--- START Task input ---

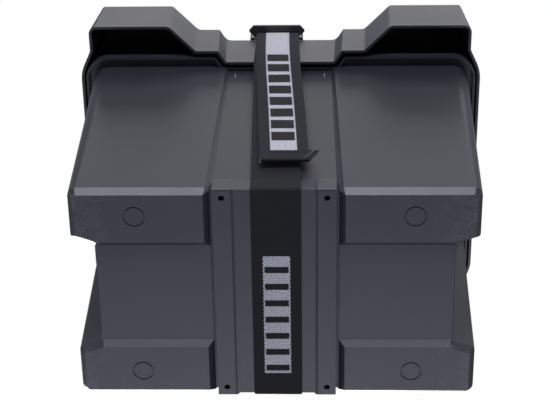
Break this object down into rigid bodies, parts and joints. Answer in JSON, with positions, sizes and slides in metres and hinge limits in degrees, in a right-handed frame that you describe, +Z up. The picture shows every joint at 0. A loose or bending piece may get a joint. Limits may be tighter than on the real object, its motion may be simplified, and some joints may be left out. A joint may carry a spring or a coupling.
{
  "type": "battery box",
  "caption": "Vented plastic battery box with a tapered tub, a hooded lift-off lid and a webbing hold-down strap with a sprung cam buckle.",
  "frame": {"origin": "centre of the box on the plane of the four feet", "axes": "+X along the box's length, +Z up from the feet to the lid, -Y towards the side where the strap's free tail hangs"},
  "size_m": [0.348, 0.2806, 0.2982],
  "materials": {
    "polymer": "fine grained black polypropylene with a slight sheen",
    "webbing": "black woven webbing with a grey woven centre stripe",
    "buckle": "satin black nylon",
    "steel": "plain bright steel"
  },
  "bodies": {
    "base_body": {"base": "polymer", "strap_under": "webbing", "strap_front_run": "webbing", "strap_back_run": "webbing"},
    "lid_body": {"lid": "polymer", "strap_lid_front": "webbing", "strap_over_lid": "webbing", "strap_tail": "webbing", "buckle_frame": "buckle", "buckle_pin": "steel", "buckle_spring": "steel"},
    "lever_body": {"buckle_lever": "buckle"}
  },
  "joints": [
    {"name": "lid_lift", "type": "slide", "parent": "base_body", "child": "lid_body", "axis": [0, -0.0839, 0.9965], "range_m": [0, 0.12]},
    {"name": "lever_open", "type": "hinge", "parent": "lid_body", "child": "lever_body", "pos_m": [-0.0045, -0.083, 0.2941], "axis": [-1, 0, 0], "range_deg": [0, 75], "stiffness_Nm_per_rad": 0.02, "springref_deg": -11.46}
  ]
}
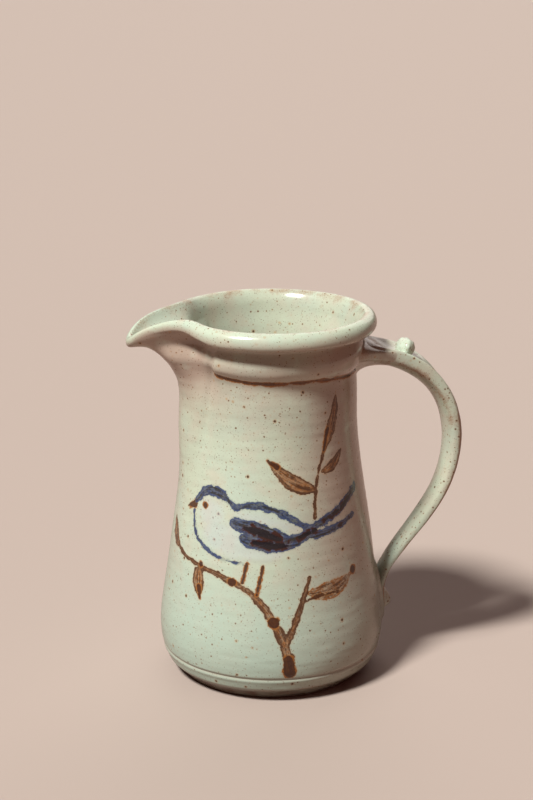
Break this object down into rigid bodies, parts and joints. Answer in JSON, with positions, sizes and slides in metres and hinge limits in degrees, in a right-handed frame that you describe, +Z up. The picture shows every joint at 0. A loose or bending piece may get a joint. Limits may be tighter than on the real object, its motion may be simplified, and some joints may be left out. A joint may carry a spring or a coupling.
{
  "type": "ceramic pitcher",
  "caption": "Wheel-thrown stoneware pitcher with a pinched pouring spout, a rolled rim, a collar band and a channelled strap handle, for serving drinks or as a vase.",
  "frame": {"origin": "centre of the flat foot, on the surface the pitcher stands on", "axes": "+Z up along the wheel axis, -X towards the pouring spout, +X towards the handle"},
  "size_m": [0.1628, 0.1101, 0.1818],
  "materials": {
    "speckled_glaze": "satin cream stoneware glaze with iron specks, brown where it breaks over edges, and brushwork in iron and cobalt",
    "speckled_glaze_handle": "the same satin cream glaze with iron specks, breaking brown along the strap's ridges"
  },
  "bodies": {
    "root": {"thrown_body": "speckled_glaze", "strap_handle": "speckled_glaze_handle", "thumb_stop": "speckled_glaze_handle", "upper_joint_coil": "speckled_glaze_handle"}
  },
  "joints": []
}
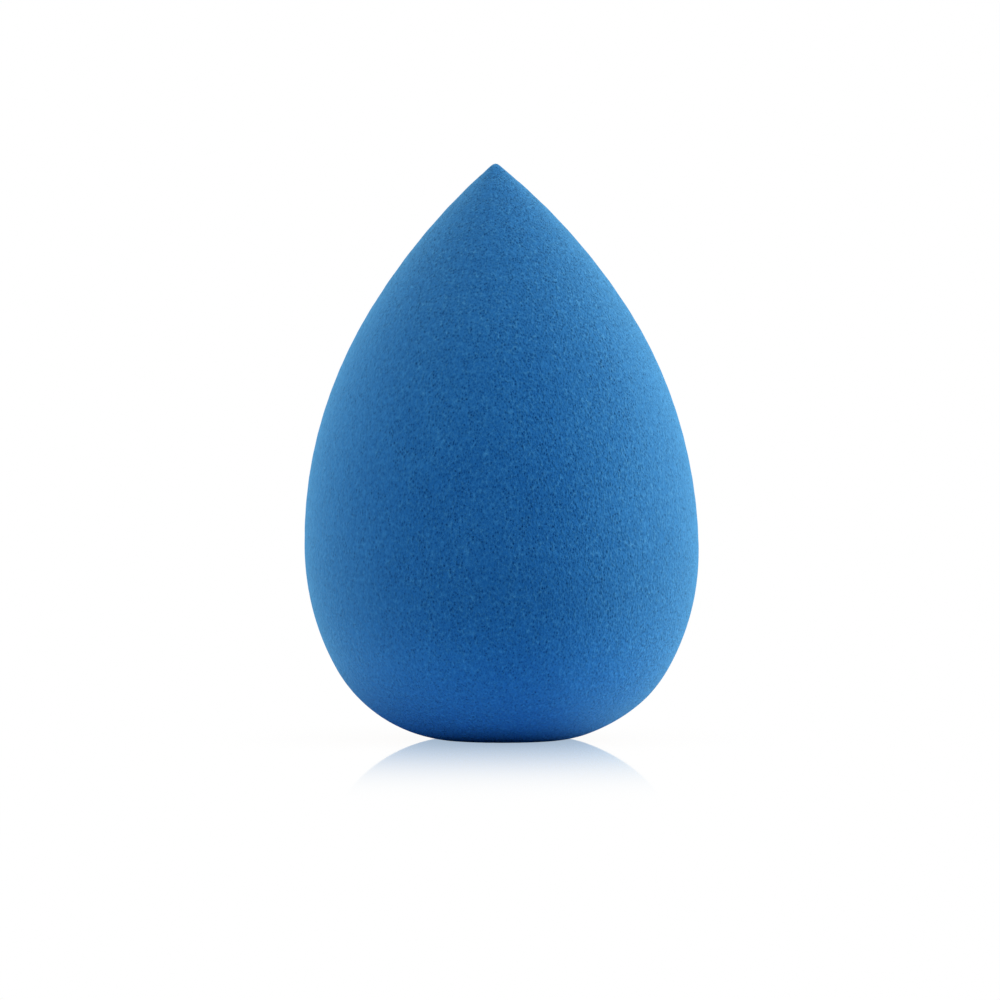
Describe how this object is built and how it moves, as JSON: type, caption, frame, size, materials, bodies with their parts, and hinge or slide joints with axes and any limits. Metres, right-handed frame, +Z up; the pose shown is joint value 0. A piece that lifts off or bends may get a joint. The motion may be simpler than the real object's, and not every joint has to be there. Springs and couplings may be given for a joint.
{
  "type": "makeup sponge",
  "caption": "Teardrop makeup blending sponge of soft blue foam, with a pointed tip, a round belly and a small flat seat.",
  "frame": {"origin": "middle of the flat seat that the sponge stands on", "axes": "+Z up through the tip, which is also the axis that the body is round about"},
  "size_m": [0.041, 0.041, 0.06],
  "materials": {
    "foam": "matte fine-celled foam"
  },
  "bodies": {
    "root": {"foam_body": "foam"}
  },
  "joints": []
}
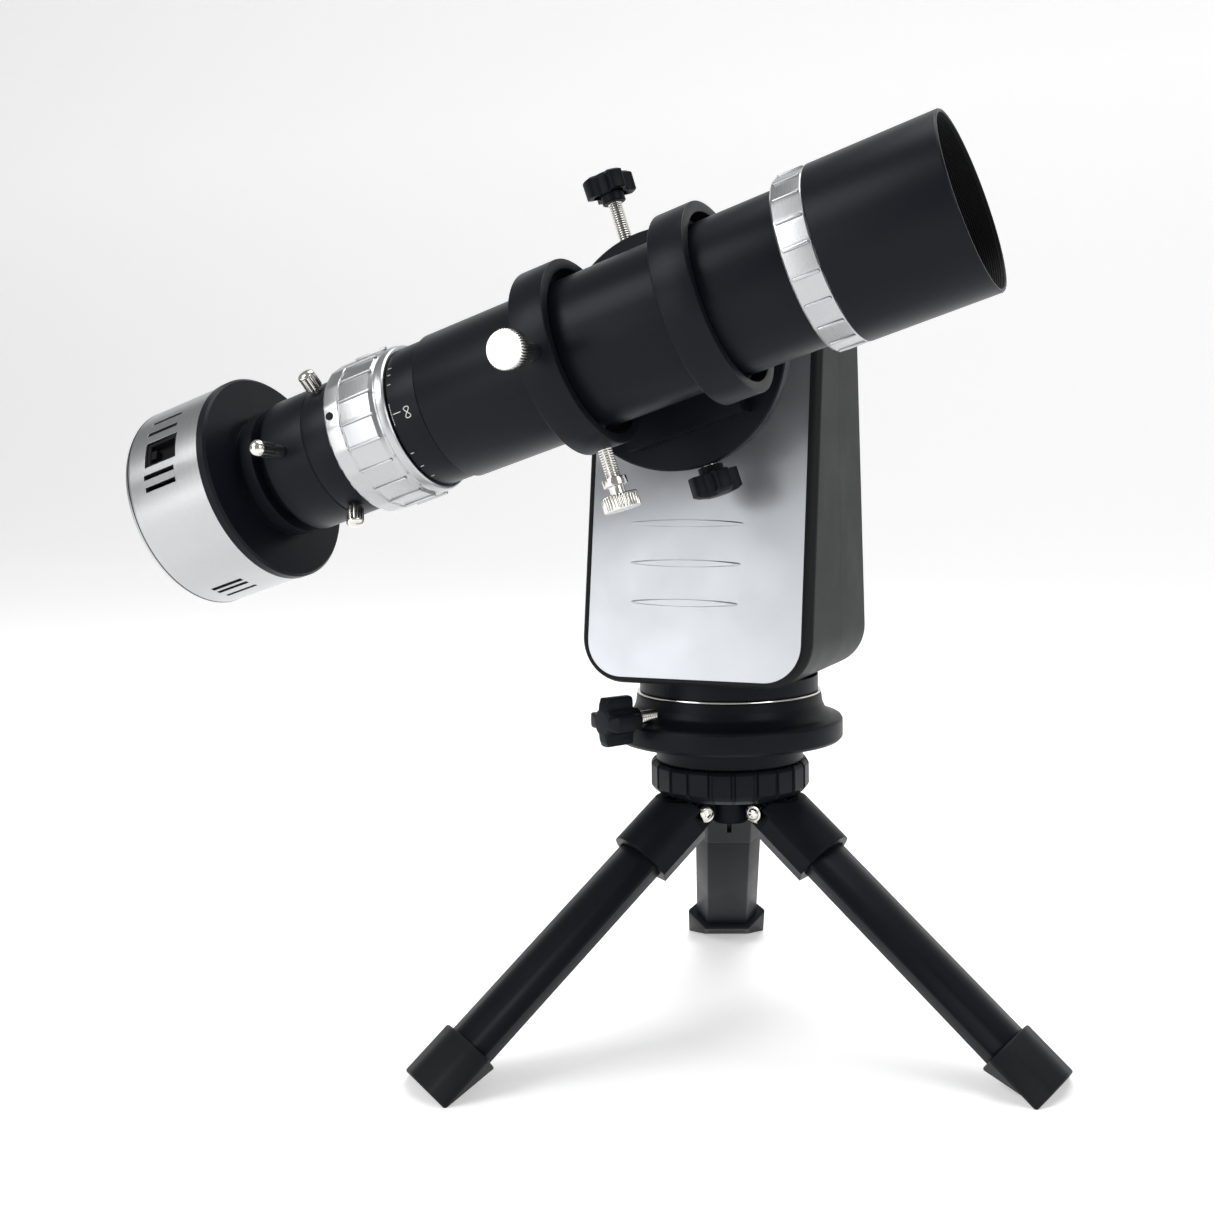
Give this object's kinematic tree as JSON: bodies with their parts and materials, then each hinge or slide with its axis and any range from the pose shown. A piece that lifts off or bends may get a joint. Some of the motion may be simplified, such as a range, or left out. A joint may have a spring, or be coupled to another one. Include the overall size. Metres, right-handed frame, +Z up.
{
  "type": "star tracker mount",
  "caption": "Motorised altitude-azimuth star tracker on a folding tabletop tripod, carrying a guide scope in adjustable rings with a round camera at its focus.",
  "frame": {"origin": "on the azimuth axis, at the height of the ground that the feet stand on", "axes": "+Z up along the azimuth axis; +X along the scope's horizontal heading, towards its objective; the scope hangs on the -Y side of the arm"},
  "size_m": [0.3705, 0.3304, 0.3874],
  "materials": {
    "black_anodised": "satin black anodised",
    "satin_aluminium": "fine turned satin",
    "silver_paint": "satin silver metallic",
    "dark_shell": "satin moulded, fine grain",
    "black_moulding": "satin moulded",
    "black_paint": "semi-gloss",
    "nickel": "bright nickel",
    "steel": "ground",
    "brass": "cut teeth, satin",
    "rubber": "matt",
    "lens_glass": "coated, polished",
    "board": "solder-resist green",
    "motor": "zinc plated can"
  },
  "bodies": {
    "tripod": {"tripod_hub": "black_anodised", "hinge_bolts": "nickel", "hinge_nuts": "nickel", "base_skirt": "black_paint", "trim_ring": "nickel", "azimuth_axle": "steel", "azimuth_gear": "brass"},
    "leg_rear": {"leg_socket_rear": "black_moulding", "leg_tube_rear": "black_paint", "leg_foot_rear": "rubber"},
    "leg_left": {"leg_socket_left": "black_moulding", "leg_tube_left": "black_paint", "leg_foot_left": "rubber"},
    "leg_right": {"leg_socket_right": "black_moulding", "leg_tube_right": "black_paint", "leg_foot_right": "rubber"},
    "lock_ring": {"lock_ring": "black_anodised", "lock_stud": "steel"},
    "azimuth_knob": {"azimuth_knob": "black_moulding"},
    "arm": {"arm_front_shell": "dark_shell", "arm_rear_shell": "dark_shell", "front_cover": "silver_paint", "arm_frame": "black_anodised", "azimuth_bearings": "steel", "azimuth_motor": "motor", "altitude_motor": "motor", "altitude_bearings": "steel", "circuit_board": "board"},
    "azimuth_pinion": {"azimuth_pinion": "brass"},
    "altitude_pinion": {"altitude_pinion": "brass"},
    "power_button": {"power_button": "black_moulding"},
    "scope": {"altitude_shaft": "steel", "altitude_gear": "brass", "saddle_disc": "black_anodised", "dovetail_bar": "black_anodised", "ring_front": "black_anodised", "ring_rear": "black_anodised", "ring_o_ring": "rubber", "ring_plunger": "nickel", "main_tube": "black_anodised", "lens_cell": "satin_aluminium", "dew_shield": "black_anodised", "objective_lens": "lens_glass", "scale_ring": "black_anodised"},
    "upper_jaw": {"upper_jaw": "black_anodised"},
    "upper_clamp_knob": {"upper_clamp_knob": "black_moulding"},
    "lower_clamp_knob": {"lower_clamp_knob": "black_moulding"},
    "ring_screw_side": {"ring_screw_side": "nickel"},
    "ring_screw_bottom": {"ring_screw_bottom": "nickel"},
    "focus_ring": {"focus_ring": "satin_aluminium"},
    "drawtube": {"drawtube": "satin_aluminium", "camera_holder": "black_anodised"},
    "holder_screw_top": {"holder_screw_top": "nickel"},
    "holder_screw_bottom": {"holder_screw_bottom": "nickel"},
    "holder_screw_rear": {"holder_screw_rear": "nickel"},
    "nose_lock_screw": {"nose_lock_screw": "nickel"},
    "camera": {"camera_front": "black_anodised", "camera_can": "satin_aluminium", "sensor_window": "lens_glass", "camera_board": "board"}
  },
  "joints": [
    {"name": "leg_rear_fold", "type": "hinge", "parent": "tripod", "child": "leg_rear", "pos_m": [-0.00711, 0.01816, 0.105], "axis": [-0.9312, -0.3646, 0], "range_deg": [0, 48]},
    {"name": "leg_left_fold", "type": "hinge", "parent": "tripod", "child": "leg_left", "pos_m": [-0.01217, -0.01524, 0.105], "axis": [0.7813, -0.6242, 0], "range_deg": [0, 48]},
    {"name": "leg_right_fold", "type": "hinge", "parent": "tripod", "child": "leg_right", "pos_m": [0.01928, -0.00292, 0.105], "axis": [0.1499, 0.9887, 0], "range_deg": [0, 48]},
    {"name": "lock_ring_turn", "type": "hinge", "parent": "tripod", "child": "lock_ring", "pos_m": [0, 0, 0.1113], "axis": [0, 0, 1], "continuous": true},
    {"name": "azimuth_knob_turn", "type": "hinge", "parent": "tripod", "child": "azimuth_knob", "pos_m": [-0.03, -0.05196, 0.1503], "axis": [-0.5, -0.866, 0], "range_deg": [0, 720]},
    {"name": "azimuth", "type": "hinge", "parent": "tripod", "child": "arm", "pos_m": [0, 0, 0.1585], "axis": [0, 0, 1], "continuous": true},
    {"name": "azimuth_pinion_spin", "type": "hinge", "parent": "arm", "child": "azimuth_pinion", "pos_m": [-0.024, 0, 0.144], "axis": [0, 0, 1], "continuous": true},
    {"name": "power_button_press", "type": "slide", "parent": "arm", "child": "power_button", "axis": [0, -1, 0], "range_m": [0, 0.0012], "stiffness_N_per_m": 400},
    {"name": "altitude", "type": "hinge", "parent": "arm", "child": "scope", "pos_m": [0, 0, 0.3092], "axis": [0, -1, 0], "range_deg": [-36, 72]},
    {"name": "altitude_pinion_spin", "type": "hinge", "parent": "arm", "child": "altitude_pinion", "pos_m": [0, 0.02, 0.2732], "axis": [0, -1, 0], "range_deg": [-360, 180]},
    {"name": "upper_clamp_knob_turn", "type": "hinge", "parent": "scope", "child": "upper_clamp_knob", "pos_m": [-0.00572, -0.061, 0.30739], "axis": [-0.3019, 0, 0.9533], "range_deg": [0, 1080]},
    {"name": "upper_jaw_slide", "type": "slide", "parent": "scope", "child": "upper_jaw", "axis": [-0.3019, 0, 0.9533], "range_m": [0, 0.003]},
    {"name": "lower_clamp_knob_turn", "type": "hinge", "parent": "scope", "child": "lower_clamp_knob", "pos_m": [0, -0.061, 0.3092], "axis": [0.3019, 0, -0.9533], "range_deg": [0, 720]},
    {"name": "ring_screw_side_turn", "type": "hinge", "parent": "scope", "child": "ring_screw_side", "pos_m": [-0.01635, -0.121, 0.30402], "axis": [0, -1, 0], "range_deg": [0, 1440]},
    {"name": "ring_screw_bottom_turn", "type": "hinge", "parent": "scope", "child": "ring_screw_bottom", "pos_m": [-0.01635, -0.121, 0.30402], "axis": [0.3019, 0, -0.9533], "range_deg": [0, 1440]},
    {"name": "focus_turn", "type": "hinge", "parent": "scope", "child": "focus_ring", "pos_m": [-0.09534, -0.121, 0.27901], "axis": [0.9533, 0, 0.3019], "range_deg": [0, 300]},
    {"name": "drawtube_slide", "type": "slide", "parent": "scope", "child": "drawtube", "axis": [-0.9533, 0, -0.3019], "range_m": [0, 0.012]},
    {"name": "camera_turn", "type": "hinge", "parent": "drawtube", "child": "camera", "pos_m": [-0.143, -0.121, 0.26392], "axis": [0.9533, 0, 0.3019], "continuous": true},
    {"name": "holder_screw_top_turn", "type": "hinge", "parent": "drawtube", "child": "holder_screw_top", "pos_m": [-0.11955, -0.121, 0.27135], "axis": [-0.2532, -0.5446, 0.7995], "range_deg": [0, 1080]},
    {"name": "holder_screw_bottom_turn", "type": "hinge", "parent": "drawtube", "child": "holder_screw_bottom", "pos_m": [-0.11955, -0.121, 0.27135], "axis": [0.2736, -0.4226, -0.864], "range_deg": [0, 1080]},
    {"name": "holder_screw_rear_turn", "type": "hinge", "parent": "drawtube", "child": "holder_screw_rear", "pos_m": [-0.11955, -0.121, 0.27135], "axis": [-0.0211, 0.9976, 0.0665], "range_deg": [0, 1080]},
    {"name": "nose_lock_screw_turn", "type": "hinge", "parent": "drawtube", "child": "nose_lock_screw", "pos_m": [-0.1349, -0.121, 0.26649], "axis": [-0.0316, -0.9945, 0.0997], "range_deg": [0, 1080]}
  ],
  "couplings": [
    {"joint": "azimuth_pinion_spin", "follows": "azimuth", "ratio": 3},
    {"joint": "altitude_pinion_spin", "follows": "altitude", "ratio": -5},
    {"joint": "upper_clamp_knob_turn", "follows": "upper_jaw_slide", "rad_per_m": 6283},
    {"joint": "focus_turn", "follows": "drawtube_slide", "rad_per_m": 436.3}
  ]
}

--- END Task input ---

Set problem –
Using the listing above, show every line that includes the string "from".

Solved problem –
  "frame": {"origin": "centre of the box on the plane of the four feet", "axes": "+X along the box's length, +Z up from the feet to the lid, -Y towards the side where the strap's free tail hangs"},
Give this object's kinematic tree as JSON: bodies with their parts and materials, then each hinge or slide with its axis and any range from the pose shown. A piece that lifts off or bends may get a joint. Some of the motion may be simplified, such as a range, or left out. A joint may have a spring, or be coupled to another one. Include the overall size. Metres, right-handed frame, +Z up.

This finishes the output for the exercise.